Le discours inaugural, prononcé par André Malraux, alors ministre des Affaires culturelles, rend compte de la vision artistique et humaniste novatrice d’Aimé Maeght : « Ceci n’est pas un musée. Lorsque nous regardions tout à l’heure le morceau de jardin où sont les Miró, il se passait la même chose que lorsque nous regardions la salle où étaient les Chagall. Ces petites cornes que Miró réinvente avec leur incroyable puissance onirique sont en train de créer dans votre jardin avec la nature au sens des arbres, un rapport qui n’a jamais été créé.5 »
La mosaïque Les Amoureux se développe sur un mur de la fondation, donnant sur le jardin des sculptures et jouxtant l’actuelle librairie. Avec le tableau La Vie (1964)6, elle témoigne de l’amitié liant Chagall aux Maeght et du déploiement monumental de son art à la fondation. Elle constitue une œuvre unique dans la production de mosaïques de l’artiste, se distinguant par son style épuré, ses formes géométriques nettes et son usage harmonieux des couleurs primaires. Une esquisse, datée de 1964, au crayon et à l’aquarelle, définit la composition et place les masses colorées de la mosaïque à venir. Sur une esquisse de plus petites dimensions, sans doute antérieure, les collages de tissus sont utilisés par l’artiste pour la répartition des formes et des couleurs, suggérées par des éléments aux formes géométriques dynamiques qui ne suivent pas les contours du dessin des personnages. Sur un format carré, un couple d’amoureux, aux visages mêlés, occupe la position centrale de la mosaïque.
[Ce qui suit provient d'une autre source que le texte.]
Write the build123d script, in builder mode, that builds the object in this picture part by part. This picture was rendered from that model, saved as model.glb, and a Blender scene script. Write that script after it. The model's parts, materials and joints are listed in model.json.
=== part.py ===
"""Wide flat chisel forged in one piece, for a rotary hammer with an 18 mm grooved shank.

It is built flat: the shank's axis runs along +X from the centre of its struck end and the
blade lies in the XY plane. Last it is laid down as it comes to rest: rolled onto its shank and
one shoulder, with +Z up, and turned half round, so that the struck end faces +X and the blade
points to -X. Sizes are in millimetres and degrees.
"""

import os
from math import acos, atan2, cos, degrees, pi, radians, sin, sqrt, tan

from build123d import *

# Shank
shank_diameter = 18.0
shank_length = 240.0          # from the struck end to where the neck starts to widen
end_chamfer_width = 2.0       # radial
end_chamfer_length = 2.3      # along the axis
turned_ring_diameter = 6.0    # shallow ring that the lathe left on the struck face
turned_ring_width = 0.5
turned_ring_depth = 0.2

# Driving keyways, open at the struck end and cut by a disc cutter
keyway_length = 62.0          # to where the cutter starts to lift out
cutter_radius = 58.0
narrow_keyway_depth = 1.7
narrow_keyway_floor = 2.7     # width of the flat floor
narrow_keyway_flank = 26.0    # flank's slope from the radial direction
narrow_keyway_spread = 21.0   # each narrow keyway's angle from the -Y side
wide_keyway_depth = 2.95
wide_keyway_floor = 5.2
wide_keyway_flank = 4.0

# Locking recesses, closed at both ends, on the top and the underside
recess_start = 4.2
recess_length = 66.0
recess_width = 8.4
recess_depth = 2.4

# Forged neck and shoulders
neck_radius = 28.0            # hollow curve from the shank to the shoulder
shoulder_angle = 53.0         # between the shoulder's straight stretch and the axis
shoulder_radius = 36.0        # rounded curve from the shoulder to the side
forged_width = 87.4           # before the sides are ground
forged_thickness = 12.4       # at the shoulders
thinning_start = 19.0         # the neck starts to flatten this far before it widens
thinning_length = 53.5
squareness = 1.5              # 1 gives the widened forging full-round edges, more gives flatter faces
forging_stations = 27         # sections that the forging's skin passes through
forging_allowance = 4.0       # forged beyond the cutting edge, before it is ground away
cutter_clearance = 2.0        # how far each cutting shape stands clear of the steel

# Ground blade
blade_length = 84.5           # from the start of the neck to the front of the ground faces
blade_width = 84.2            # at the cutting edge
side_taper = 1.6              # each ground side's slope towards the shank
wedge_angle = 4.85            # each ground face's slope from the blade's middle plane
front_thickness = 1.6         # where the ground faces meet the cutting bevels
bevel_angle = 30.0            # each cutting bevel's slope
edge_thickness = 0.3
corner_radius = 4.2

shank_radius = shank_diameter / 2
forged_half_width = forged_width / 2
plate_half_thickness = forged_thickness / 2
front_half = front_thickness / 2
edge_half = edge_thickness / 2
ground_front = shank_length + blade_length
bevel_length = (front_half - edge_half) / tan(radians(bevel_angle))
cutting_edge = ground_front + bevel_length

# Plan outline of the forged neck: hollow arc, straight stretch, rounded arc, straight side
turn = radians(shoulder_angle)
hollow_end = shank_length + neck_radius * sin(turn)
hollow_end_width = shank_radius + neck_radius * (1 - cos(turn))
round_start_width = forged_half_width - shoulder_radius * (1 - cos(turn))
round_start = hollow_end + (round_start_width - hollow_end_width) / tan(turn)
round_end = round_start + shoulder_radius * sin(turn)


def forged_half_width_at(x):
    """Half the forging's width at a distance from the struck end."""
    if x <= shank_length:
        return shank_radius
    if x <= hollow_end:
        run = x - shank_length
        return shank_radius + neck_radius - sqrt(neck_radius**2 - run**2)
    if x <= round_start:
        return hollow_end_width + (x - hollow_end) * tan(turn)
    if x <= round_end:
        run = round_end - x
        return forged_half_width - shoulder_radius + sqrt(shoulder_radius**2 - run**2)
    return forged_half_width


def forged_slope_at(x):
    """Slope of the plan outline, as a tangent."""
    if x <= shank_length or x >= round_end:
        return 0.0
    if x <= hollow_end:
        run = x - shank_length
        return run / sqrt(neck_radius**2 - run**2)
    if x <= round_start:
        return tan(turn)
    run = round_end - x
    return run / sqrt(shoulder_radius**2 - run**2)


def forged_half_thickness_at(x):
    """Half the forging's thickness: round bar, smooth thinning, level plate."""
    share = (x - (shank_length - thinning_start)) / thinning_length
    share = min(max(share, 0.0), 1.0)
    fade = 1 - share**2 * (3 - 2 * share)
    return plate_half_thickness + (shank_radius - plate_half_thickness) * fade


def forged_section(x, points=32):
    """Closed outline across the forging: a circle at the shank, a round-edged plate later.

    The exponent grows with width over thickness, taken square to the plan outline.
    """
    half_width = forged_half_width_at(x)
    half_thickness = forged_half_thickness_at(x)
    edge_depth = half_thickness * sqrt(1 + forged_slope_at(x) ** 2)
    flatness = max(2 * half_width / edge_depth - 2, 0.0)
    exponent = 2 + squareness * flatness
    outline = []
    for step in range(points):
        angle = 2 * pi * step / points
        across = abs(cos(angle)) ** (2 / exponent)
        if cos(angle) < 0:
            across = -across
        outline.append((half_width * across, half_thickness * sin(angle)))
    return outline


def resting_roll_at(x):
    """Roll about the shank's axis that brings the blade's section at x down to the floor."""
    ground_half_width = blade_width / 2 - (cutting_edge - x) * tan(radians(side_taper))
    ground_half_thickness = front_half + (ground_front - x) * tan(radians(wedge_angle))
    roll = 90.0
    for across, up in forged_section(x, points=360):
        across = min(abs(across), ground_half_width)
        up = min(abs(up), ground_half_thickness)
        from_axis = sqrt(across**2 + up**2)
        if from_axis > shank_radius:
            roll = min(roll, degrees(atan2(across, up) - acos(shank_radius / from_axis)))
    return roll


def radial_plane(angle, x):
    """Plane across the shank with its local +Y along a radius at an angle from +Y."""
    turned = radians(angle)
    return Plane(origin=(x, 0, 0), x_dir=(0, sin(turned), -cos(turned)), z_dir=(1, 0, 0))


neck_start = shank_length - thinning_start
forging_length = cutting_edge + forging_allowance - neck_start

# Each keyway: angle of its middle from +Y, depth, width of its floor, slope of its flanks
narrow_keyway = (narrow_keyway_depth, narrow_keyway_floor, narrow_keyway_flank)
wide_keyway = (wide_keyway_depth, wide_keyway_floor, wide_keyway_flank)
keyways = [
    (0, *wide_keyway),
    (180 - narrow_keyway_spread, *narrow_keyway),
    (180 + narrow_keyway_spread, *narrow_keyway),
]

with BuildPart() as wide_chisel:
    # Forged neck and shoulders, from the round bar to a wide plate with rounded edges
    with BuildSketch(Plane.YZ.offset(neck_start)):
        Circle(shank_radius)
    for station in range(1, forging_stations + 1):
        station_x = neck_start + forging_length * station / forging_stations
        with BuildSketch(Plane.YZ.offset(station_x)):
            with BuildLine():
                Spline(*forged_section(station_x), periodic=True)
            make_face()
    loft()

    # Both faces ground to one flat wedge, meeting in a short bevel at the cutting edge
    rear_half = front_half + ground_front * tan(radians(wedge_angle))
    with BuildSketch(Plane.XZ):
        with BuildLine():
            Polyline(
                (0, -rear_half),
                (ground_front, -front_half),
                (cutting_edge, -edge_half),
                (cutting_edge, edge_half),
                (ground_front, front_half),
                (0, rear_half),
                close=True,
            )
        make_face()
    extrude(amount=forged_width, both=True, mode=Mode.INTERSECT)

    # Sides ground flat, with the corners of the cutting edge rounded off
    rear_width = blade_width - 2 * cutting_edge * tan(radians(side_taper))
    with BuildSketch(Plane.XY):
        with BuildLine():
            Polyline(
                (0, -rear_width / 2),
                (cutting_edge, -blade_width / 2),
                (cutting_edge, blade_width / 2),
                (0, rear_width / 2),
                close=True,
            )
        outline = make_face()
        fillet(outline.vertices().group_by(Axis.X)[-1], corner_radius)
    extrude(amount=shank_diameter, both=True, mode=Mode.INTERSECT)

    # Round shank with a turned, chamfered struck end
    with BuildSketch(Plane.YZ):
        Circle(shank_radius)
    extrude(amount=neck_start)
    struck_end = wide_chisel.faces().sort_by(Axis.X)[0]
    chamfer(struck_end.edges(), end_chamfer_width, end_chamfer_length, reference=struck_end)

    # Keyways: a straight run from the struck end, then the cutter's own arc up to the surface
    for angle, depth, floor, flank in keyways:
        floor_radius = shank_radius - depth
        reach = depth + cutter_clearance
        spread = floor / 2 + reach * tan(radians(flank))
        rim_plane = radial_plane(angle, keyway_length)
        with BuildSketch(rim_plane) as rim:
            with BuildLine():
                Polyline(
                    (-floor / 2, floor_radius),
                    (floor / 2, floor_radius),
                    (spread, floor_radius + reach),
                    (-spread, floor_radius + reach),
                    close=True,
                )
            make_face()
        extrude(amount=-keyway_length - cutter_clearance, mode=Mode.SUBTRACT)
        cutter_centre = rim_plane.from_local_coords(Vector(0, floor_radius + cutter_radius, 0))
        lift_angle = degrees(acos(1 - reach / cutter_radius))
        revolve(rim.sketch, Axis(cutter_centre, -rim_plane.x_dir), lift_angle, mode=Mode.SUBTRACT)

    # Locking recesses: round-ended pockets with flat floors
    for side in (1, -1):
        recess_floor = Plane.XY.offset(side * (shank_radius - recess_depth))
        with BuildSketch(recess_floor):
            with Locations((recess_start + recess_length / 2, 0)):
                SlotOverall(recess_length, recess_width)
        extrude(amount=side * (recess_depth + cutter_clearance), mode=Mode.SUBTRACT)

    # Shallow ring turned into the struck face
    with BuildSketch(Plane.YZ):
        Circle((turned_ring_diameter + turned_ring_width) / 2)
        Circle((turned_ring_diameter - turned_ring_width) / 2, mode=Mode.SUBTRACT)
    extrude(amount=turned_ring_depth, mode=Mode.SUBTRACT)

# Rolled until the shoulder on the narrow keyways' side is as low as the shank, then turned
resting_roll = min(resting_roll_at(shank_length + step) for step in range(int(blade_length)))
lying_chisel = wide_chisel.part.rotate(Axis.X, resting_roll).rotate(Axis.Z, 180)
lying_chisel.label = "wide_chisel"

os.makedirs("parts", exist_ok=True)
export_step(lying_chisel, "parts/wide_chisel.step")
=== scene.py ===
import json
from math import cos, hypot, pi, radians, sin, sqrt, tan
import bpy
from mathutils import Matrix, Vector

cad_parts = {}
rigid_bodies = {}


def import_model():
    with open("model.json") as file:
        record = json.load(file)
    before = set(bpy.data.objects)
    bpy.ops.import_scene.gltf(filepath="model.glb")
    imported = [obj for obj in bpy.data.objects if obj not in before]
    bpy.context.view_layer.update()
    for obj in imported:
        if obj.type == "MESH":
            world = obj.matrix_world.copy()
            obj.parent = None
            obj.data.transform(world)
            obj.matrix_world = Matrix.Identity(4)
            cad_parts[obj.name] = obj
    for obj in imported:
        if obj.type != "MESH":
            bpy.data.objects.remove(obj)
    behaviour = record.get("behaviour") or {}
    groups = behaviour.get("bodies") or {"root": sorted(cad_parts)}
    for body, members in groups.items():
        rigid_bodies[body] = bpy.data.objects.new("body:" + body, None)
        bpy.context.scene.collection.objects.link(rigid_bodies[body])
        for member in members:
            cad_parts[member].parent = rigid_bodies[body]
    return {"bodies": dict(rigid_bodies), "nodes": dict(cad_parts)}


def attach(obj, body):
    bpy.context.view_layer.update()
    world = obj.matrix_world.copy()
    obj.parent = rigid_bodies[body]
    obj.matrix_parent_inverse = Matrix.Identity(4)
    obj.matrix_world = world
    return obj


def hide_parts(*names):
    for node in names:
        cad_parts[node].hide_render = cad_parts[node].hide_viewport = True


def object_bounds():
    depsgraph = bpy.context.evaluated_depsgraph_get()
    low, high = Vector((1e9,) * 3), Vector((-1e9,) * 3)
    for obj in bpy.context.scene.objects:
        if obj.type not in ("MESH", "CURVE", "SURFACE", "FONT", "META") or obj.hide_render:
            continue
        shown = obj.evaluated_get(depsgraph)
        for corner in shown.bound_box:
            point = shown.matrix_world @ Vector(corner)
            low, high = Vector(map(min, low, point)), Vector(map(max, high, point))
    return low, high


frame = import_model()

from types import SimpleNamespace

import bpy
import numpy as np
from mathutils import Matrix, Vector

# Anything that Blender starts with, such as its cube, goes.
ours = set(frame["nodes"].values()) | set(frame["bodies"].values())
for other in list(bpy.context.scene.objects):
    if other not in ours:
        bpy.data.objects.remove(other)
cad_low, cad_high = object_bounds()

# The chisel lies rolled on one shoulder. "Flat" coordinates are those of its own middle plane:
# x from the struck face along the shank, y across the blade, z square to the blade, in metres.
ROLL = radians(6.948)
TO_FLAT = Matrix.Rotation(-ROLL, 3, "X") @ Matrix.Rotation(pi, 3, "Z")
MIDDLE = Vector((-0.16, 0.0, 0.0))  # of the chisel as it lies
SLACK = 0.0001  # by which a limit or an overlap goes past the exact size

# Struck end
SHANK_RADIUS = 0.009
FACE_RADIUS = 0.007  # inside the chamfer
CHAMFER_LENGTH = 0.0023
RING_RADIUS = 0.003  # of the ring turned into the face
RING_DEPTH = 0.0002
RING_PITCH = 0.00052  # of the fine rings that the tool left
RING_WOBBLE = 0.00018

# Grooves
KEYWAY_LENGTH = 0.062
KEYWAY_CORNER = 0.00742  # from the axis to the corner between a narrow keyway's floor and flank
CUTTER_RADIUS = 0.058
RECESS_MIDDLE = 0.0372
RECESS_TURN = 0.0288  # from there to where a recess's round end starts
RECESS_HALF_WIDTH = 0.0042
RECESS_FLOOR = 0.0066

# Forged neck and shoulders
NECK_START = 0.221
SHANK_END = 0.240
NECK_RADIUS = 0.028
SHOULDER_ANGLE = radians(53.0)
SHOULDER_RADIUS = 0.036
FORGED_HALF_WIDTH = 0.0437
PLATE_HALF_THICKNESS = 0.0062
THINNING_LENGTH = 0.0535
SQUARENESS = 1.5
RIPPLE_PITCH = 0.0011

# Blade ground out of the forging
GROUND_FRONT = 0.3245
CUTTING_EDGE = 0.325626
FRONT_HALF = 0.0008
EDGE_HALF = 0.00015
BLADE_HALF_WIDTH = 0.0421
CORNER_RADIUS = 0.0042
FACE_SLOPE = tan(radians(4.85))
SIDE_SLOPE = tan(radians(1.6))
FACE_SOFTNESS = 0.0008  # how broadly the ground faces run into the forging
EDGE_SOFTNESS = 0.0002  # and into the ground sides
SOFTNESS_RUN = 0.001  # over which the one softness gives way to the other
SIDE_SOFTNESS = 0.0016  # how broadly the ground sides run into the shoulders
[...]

Le fond blanc, gris et crème est ponctué de zones colorées (deux rouges, deux bleues et une verte) laissant apparaître des arbres et de la végétation, en adéquation avec l’insertion paysagère souhaitée par Aimé Maeght. Les formes géométriques rouges et vertes, accents toniques en suspension dans les airs, qui apportent dynamisme et lumière à la composition, seront déclinées plus tard par l’artiste dans l'Esquisse préparatoire pour les Poèmes (Cramer) - J’habite ma vie, gravure XXIV (1968). La zone centrale verte, à la forme organique et aux multiples dégradés de couleurs, se déploie dans l’espace comme un tapis de végétation, évoquant l’immensité du vert velouté présent dans l’œuvre Les Amoureux de Vence (1957) 7 et repris postérieurement dans la maquette pour le décor du Jardin en fleurs de la Flûte enchantée (1967)8.
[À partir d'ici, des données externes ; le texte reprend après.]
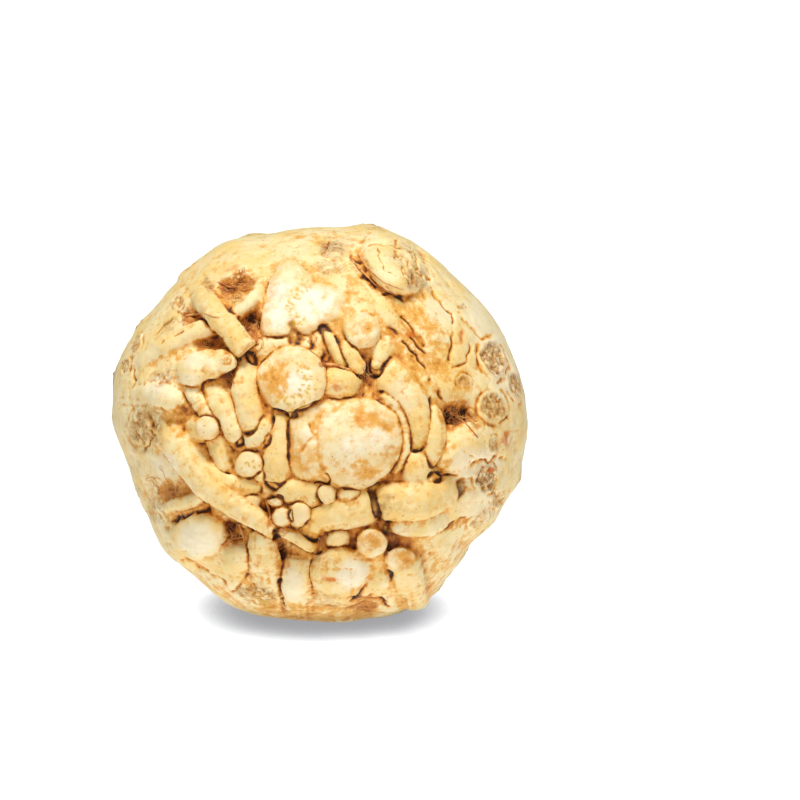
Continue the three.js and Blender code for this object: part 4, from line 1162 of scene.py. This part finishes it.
def root_material(look):
    material = bpy.data.materials.new("celeriac skin")
    s = Shader(material)
    colour = {name: linear(getattr(look, name)) for name in look.COLOURS}
    face, cork, pale = s.attribute("face"), s.attribute("cork"), s.attribute("pale")
    blotch, mottle, grain = s.noise(9, 4), s.noise(2.6, 4, 0.65), s.noise(0.8, 3, 0.6)

    # Skin: cream, warmer in blotches, greener and duller towards the crown
    skin = s.mix(s.ramp(blotch, 0.38, 0.66), colour["cream"], colour["buff"])
    warm = s.times(s.attribute("tone"), s.ramp(mottle, 0.3, 0.7, 0.1, 0.9))
    skin = s.mix(warm, skin, colour["straw"])
    green = s.times(s.attribute("back"), s.ramp(blotch, 0.3, 0.6, 0.45, 0.95))
    skin = s.mix(green, skin, colour["green"])
    skin = s.mix(s.times(s.attribute("crown"), 0.5), skin, colour["stalk"])
    skin = s.mix(s.times(pale, 0.8), skin, colour["flesh"])

    # Cut faces: pale flesh with a browned ring inside the rim
    flesh = s.mix(s.ramp(mottle, 0.4, 0.75, 0, 0.7), colour["flesh"], colour["straw"])
    ring = s.times(s.ramp(s.attribute("rim"), 0.55, 0.95), s.ramp(mottle, 0.3, 0.7, 0.15, 0.8))
    flesh = s.mix(ring, flesh, colour["gold"])
    bare = s.math("MAXIMUM", pale, s.times(s.attribute("crown"), 0.6))
    skin = s.mix(s.times(face, s.ramp(bare, 0, 0.8, 0.35, 0.9)), skin, flesh)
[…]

Résolument méditerranéenne par sa luminosité et la luxuriance de la nature représentée, cette mosaïque bénéficie du savoir-faire de Lino Melano9. Si peu de traces des différentes étapes de réalisation subsistent10, l’artisan accentue les découpes colorées par des effets de matière entre pierres et verres de couleur, posés en contraste sur un fond clair, dans une répartition des valeurs chromatiques qui se développera quelques années plus tard dans Le Grand Soleil, villa La Colline, Saint-Paul-de-Vence (1965 - 1967)11, la mosaïque conçue pour la villa de l’artiste à Saint-Paul-de-Vence. Une série de photographies12 montrent Chagall en compagnie de l’architecte Josep Lluís Sert, visitant le chantier de la fondation, probablement à l’hiver 1963-1964. Dans une lettre du 10 mars 196413, Aimé Maeght relate à Chagall sa rencontre avec Lino Melano à Paris et la transmission de ses indications pour réaliser la mosaïque : « Il a établi une gamme de couleurs inspirée de vos harmonies personnelles et il les a collées sur un carton […] Je vous envoie aussi une boîte de mosaïques qui sont proches de ceux (sic) collés sur le carton, mais de matières différentes. » Une mosaïque d’essai est réalisée avant le début du chantier, qui semble suivre les directives que Chagall avait énoncées à Lino Melano en mai 196414, permettant ainsi de tester la découpe, le positionnement et les valeurs chromatiques des tesselles sur le visage du personnage principal. Une seconde série de photographies15 montrent Chagall sur le chantier avec Lino et Heidi Melano, travaillant à la mosaïque, posant les tesselles sur le mur de ciment quadrillé, en regard de la maquette préparatoire, l’artiste reprenant certains joints de ciment au pinceau. Dans une lettre datée du 3 août 196416, Chagall communique à Lino Melano sa satisfaction concernant la mosaïque, mais regrette le changement opéré dans la couleur rose. Située dans la forme arc-en-ciel en partie supérieure, la couleur rose, telle que visible sur l’esquisse préparatoire, semble avoir été souhaitée plus transparente et fondue.